The Giants did match their highest scoring output of their losing streak with three runs, and even got to two runs by the second inning! Matt Chapman singled, Jung Hoo Lee walked and Silver Slugger candidate Daniel Susac knocked in both runners with a double down the left field line.
Another day, another Daniel Susac hit pic.twitter.com/SDu9466hpe
— SF Giants on NBCS (@NBCSGiants) April 15, 2026
The offense remains a work in progress. After Susac’s double, Reds starter Rhett Lowder (2-1) retired the next 12 Giants he faced. When Luis Arraez singled to break the streak, Lowder got new No. 3 hitter Casey Schmidt to ground into an inning-ending double play. New outfielders Brennan and Ramos went 0-for-2.
Rafael Devers’ frustration mirrored that of the team and the fanbase after he swung through a Lowder slider to lead off the second inning, snapping his bat in half.
Frustration is setting in for Rafael Devers and the Giants pic.twitter.com/rW8wrM8lmx
— Talkin' Baseball (@TalkinBaseball_) April 15, 2026
He would get a measure of revenge in the 7th, hitting a single off Lowder before Chapman and Lee lined out. Susac followed with another hit, then Heliot Ramos got a much-needed RBI single, pinch-hitting against left-handed reliever Brock Burke, who has two last names. Jerar Encarnacion loaded the bases with a pinch-hit single of his own, but the inning ended with a Willy Adames strikeout.
In the 8th inning, the team got unlucky. After Arraez walked and Devers beat out an infield hit (4.6 seconds home to first!), Matt Chapman fouled off four pitches before hitting a scorcher straight at third baseman Ke’Bryan Hayes (son of Charlie!). Hayes doubled Arraez off second as the Giants’ last chance ended.
Encarnacion kept the good feelings going by turning a fly ball he couldn’t reach into a force out at second in the 8th. Ramos did not keep the good vibes going when he struck out in the ninth on a pitch that landed in the left-handed batter’s box.
Apropos of nothing, Bryce Eldridge is slashing 360/.492/.520 for the Sacramento River Cats, with 10 walks and 19 strikeouts in 63 plate appearances, hitting a three-run homer of his own in the first inning Wednesday night. And as we all know, the river cat is a mythical creature that lives in the American River. If you catch it, it will grant you a wish or bribe a State Senator.

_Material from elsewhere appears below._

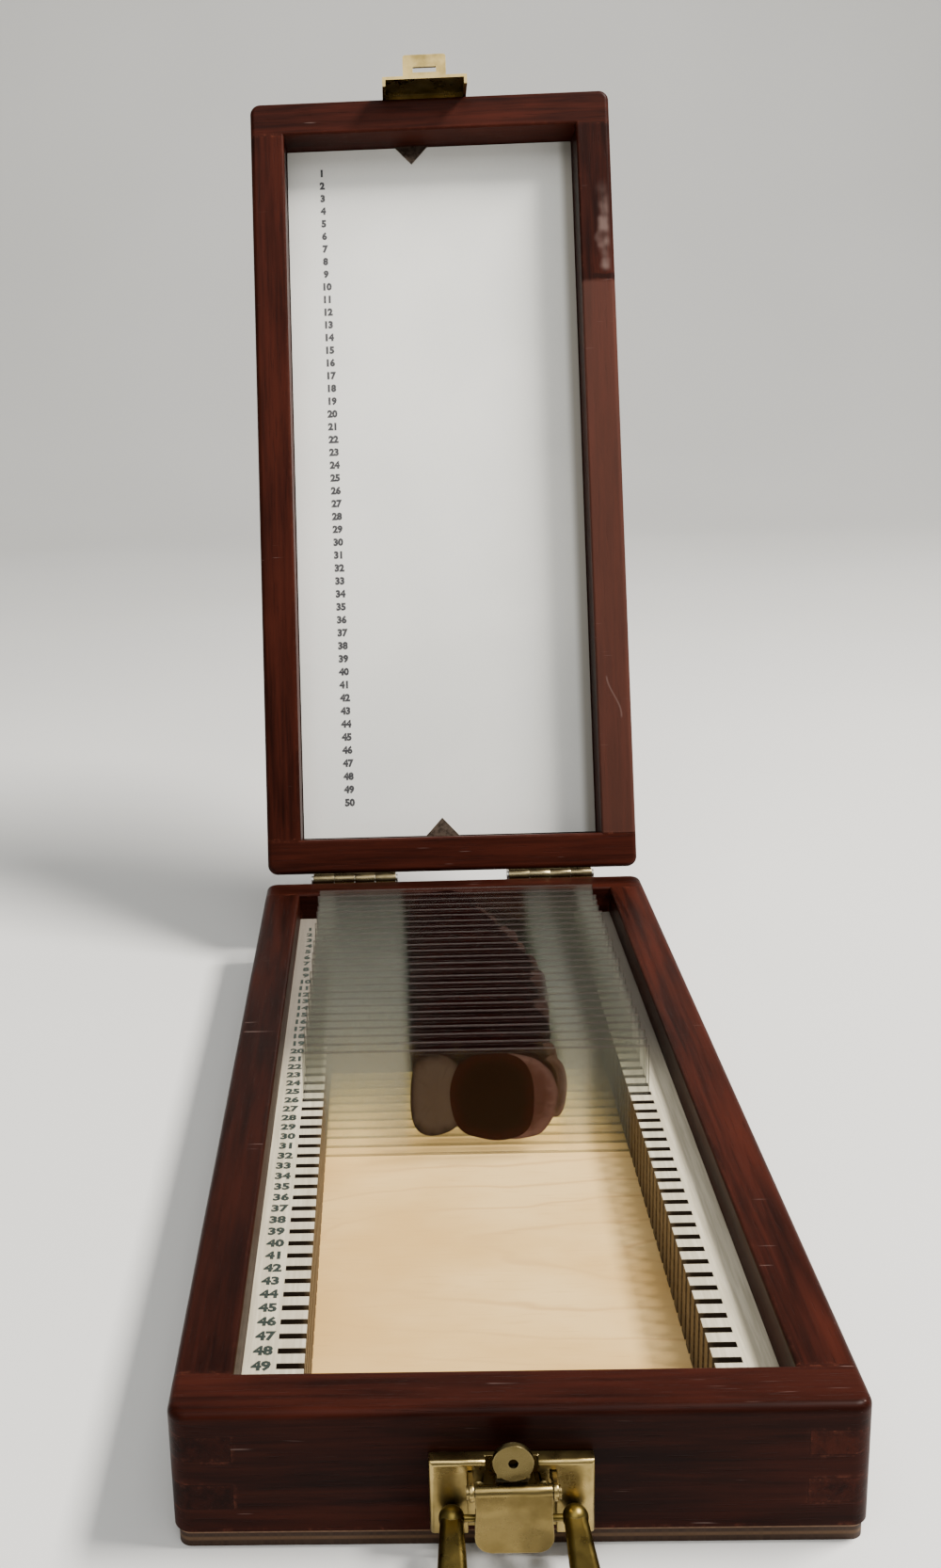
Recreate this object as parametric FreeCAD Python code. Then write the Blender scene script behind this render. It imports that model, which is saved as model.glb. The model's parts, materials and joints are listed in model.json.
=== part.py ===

The bullpen mopped up well, with Blade Tidwell and Ryan Borucki pitching perfect innings and JT Brubaker logging two scoreless innings, while also getting into a shouting match with Spencer Steer over…pitching too slow? Hard to say. It was late and both teams were cranky.
Spencer Steer with some words for Giants pitcher JT Brubaker https://t.co/H2Vjv43wE4
— Joey DeBerardino (@JoeyDeBerardino) April 16, 2026
Thursday is a day game, where Landon Roupp tries to halt the Giants’ five-game slide against Chase Burns, who judging by his name, leads a group of rich campers in tormenting the nerdier campers across the lake. One tip for Roupp? Don’t give up home runs, which have been the Reds’ entire offense for two games, albeit an extremely effective form of offense.
Also he orders chili in Cincinnati, they’re going to pour it over spaghetti. Yes, there are some things more baffling than the Giants’ inability to score runs.